Initially, the reformer’s planned capacity was 3.2 million mt/year as per the environmental assessment released in December 2016. Shenghong would construct two reformers, each was designed with similar capacities to the other.

–Indian Oil Corp. is mulling an Iranian investment proposal in its subsidiary Chennai Petroleum Corp Limited’s (CPCL) plan to set up a 180,000 b/d refinery at Cauvery Basin in Nagapattinam, Tamil Nadu, company officials said. National Iranian Oil Co.’s (NIOC) interest received credence as India has previously allowed a rupee payment mechanism for crude imports from the Iranian company, with an exemption from a withholding tax.

–China’s Zhejiang Petrochemical Co, or ZPC, has successfully run a trial production phase at its 200,000 b/d No.2 crude distillation unit, the company said in early June. As part of Phase 1 of the project, the company started up the CDU on May 16 and produced intermediate products on May 20, running through the full logistics process up to loading products onto a vessel. Phase 1 includes two 200,000 b/d CDUs, totaling 400,000 b/d capacity. Market sources said they expect the complex to start up in Q3 this year.

–Sri Lanka’s prime minister Ranil Wickremesinghe inaugurated the start of construction for a refinery in the southern port town of Hambantota. The main investor in the project is Silver Park International, the Board of Investment of Sri Lanka said. It also said Oman Oil Company “has registered their firm intention” to participate with up to 30% in the equity, “subject to reaching agreement between the parties.”

–Haldia Petrochemicals Ltd’s proposal to invest $4.05 billion in an integrated refinery and petrochemicals facility in Balasore, India, has been granted approval by the Odisha government.

–Saudi Aramco is boosting its downstream investments in China, creating a joint venture to build a $10 billion refinery and acquiring a stake in the greenfield Zhejiang Petrochemical refinery and petrochemical complex.

–Pakistan and Saudi Arabia are in talks to develop a 200,000-300,000 b/d refinery in Balochistan’s Gwadar district for $10 billion. Construction is set to start by the end of the year.

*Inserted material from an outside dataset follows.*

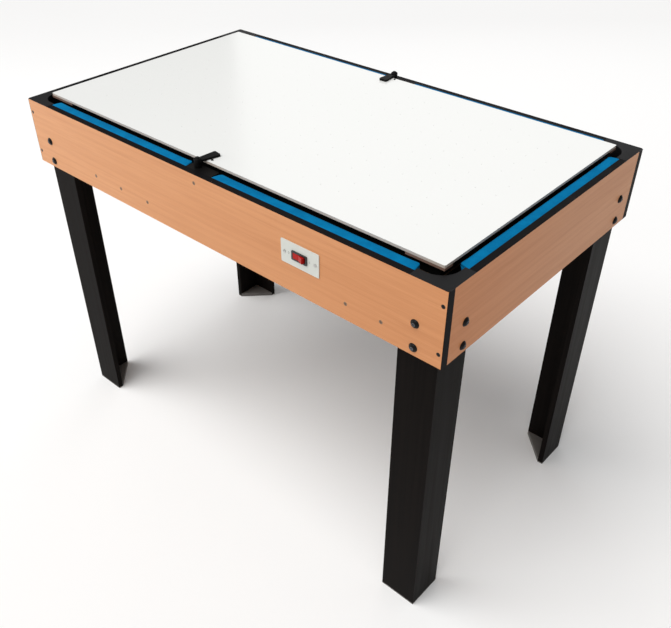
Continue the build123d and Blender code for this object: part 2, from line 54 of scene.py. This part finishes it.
class Tree:
    """Small helper round a material's node tree."""

    def __init__(self, name):
        self.mat = bpy.data.materials.new(name)
        self.mat.use_nodes = True
        self.nt = self.mat.node_tree
        self.nt.nodes.clear()
        self.out = self.nt.nodes.new("ShaderNodeOutputMaterial")
        self.bsdf = self.nt.nodes.new("ShaderNodeBsdfPrincipled")
        self.link(self.bsdf.outputs["BSDF"], self.out.inputs["Surface"])
        tc = self.nt.nodes.new("ShaderNodeTexCoord")
        self.co = tc.outputs["Object"]

    def link(self, a, b):
        self.nt.links.new(a, b)

    def put(self, sock, v):
        if isinstance(v, bpy.types.NodeSocket):
            self.link(v, sock)
        else:
            sock.default_value = v

    def mapped(self, scale, loc=(0, 0, 0), rot=(0, 0, 0), co=None):
        n = self.nt.nodes.new("ShaderNodeMapping")
        n.inputs["Scale"].default_value = scale
        n.inputs["Location"].default_value = loc
        n.inputs["Rotation"].default_value = rot
        self.link(co or self.co, n.inputs["Vector"])
        return n.outputs["Vector"]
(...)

–The Chinese petrochemical producer Shenghong Group started construction on its greenfield 16 million mt/year refining and petrochemical complex in Lianyungang, eastern Jiangsu province. “The project is slated for completion in 2021,” Shenghong said. The project will include a 16 million mt/year refinery.

–PetroChina officially started construction work at its greenfield 20 million mt/year Guangdong petrochemical refinery in the southern Guangdong province on December 5, 2018. Trial operations at the refining complex are expected to start in October 2021.

–China’s coal chemical producer Xuyang Group has announced plans to build a greenfield 15 million mt/year refining and petrochemical complex in Tangshang in central Hebei province, that is slated for completion in three years.